Engaging with our Latin American Partners: IAP’s Bahía San Quintín Campaign
Over 180 Neotropical migrants – including Willets, Marbled Godwits, Long-billed Dowitchers, and Dunlins – rely on Bahía San Quintín, Mexico, a critical site along the Pacific Flyway that is benefiting from California Chapters’ generous support. Photo by Alan Harper.
Recognizing that birds migrate across national boundaries and that effective conservation of these birds must encompass their entire range, Audubon formed the International Alliances Program (IAP) in 2006. From the beginning, IAP realized that the most sustainable approach to protecting the wintering grounds of ‘our’ birds is to grow the conservation effectiveness of local, on-the-ground organizations through capacity-building, joint projects, and financial support. IAP is advancing a program that delivers long-term, sustainable conservation results throughout the Western Hemisphere, drawing from Audubon’s 100+ years of experience in education, policy, bird and biodiversity conservation, and Audubon’s large network of dedicated conservation professionals and volunteers.
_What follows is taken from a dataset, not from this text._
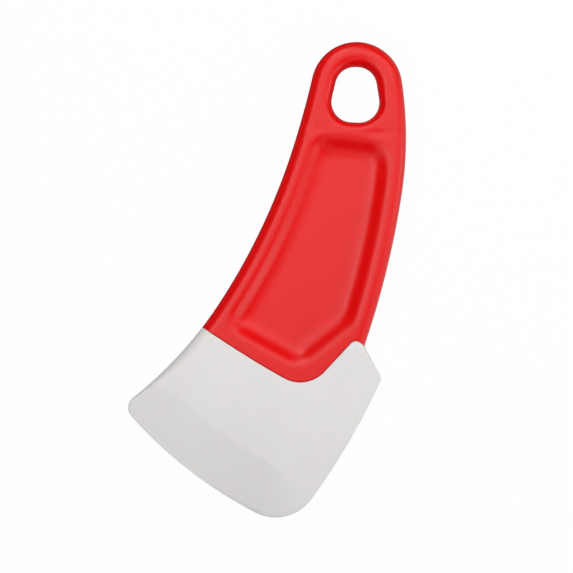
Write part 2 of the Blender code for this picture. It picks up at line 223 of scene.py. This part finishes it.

IAPs growing program currently has projects with local partners in Mexico, Belize, Panama, El Salvador, Paraguay, and the Bahamas, and continues to explore strategic new partnerships and conservation opportunities in other Latin American and Caribbean countries. In every location, IAP focuses financial and staff resources on the global Important Bird Area (IBA) program. By using the presence of migrant species as a selection criterion when identifying partnership sites, IAP links Audubon State Offices, regional initiatives, and Audubon Chapters to the conservation efforts at those sites – thereby harnessing the capabilities and resources of these organizations’ staff, volunteers, and donors to achieve maximum conservation results.
One current project is located in northwestern Baja California, at Bahía San Quintín, a complex coastal environment with the largest Mediterranean coastal wetland in Mexico and the most pristine tract of coastal salt marsh in western North America. Considered an irreplaceable site along the Pacific Flyway migratory corridor, Bahía San Quintín supports approximately 180 Neotropical migratory bird species, including Western Snowy Plover, Long-billed Curlew, and Marbled Godwit. Bahía San Quintín is threatened by unsustainable tourist and urban development, agricultural expansion, poor grazing management, and incompatible land use. This natural area is at risk and desperately needs both local and national land use safeguards, ideally as a federally-protected area.
Due to the many shared species between Bahía San Quintín and California, IAP approached California’s Chapter network to support a Pride campaign along with the Bahía San Quintín Coalition (Pronatura Noroeste, The Nature Conservancy, Pro Esteros, and Terra Peninsular). The campaign aims to empower citizens, build support, and change negative behaviors toward this site through social marketing techniques. Jess Morton, member of the Palos Verdes/South Bay Audubon Society and a National Audubon Society board member, has been visiting other Chapters in California to talk about the Bahía and its importance for so many of California’s birds and to solicit support. For every $1 Chapters contribute to the campaign, $1 is matched through a challenge grant. In addition to this financial support, IAP is exploring more ways to build upon and strengthen the long-term conservation initiatives by linking the Audubon network (Chapters, State offices, National staff) with partners in Bahía San Quintín.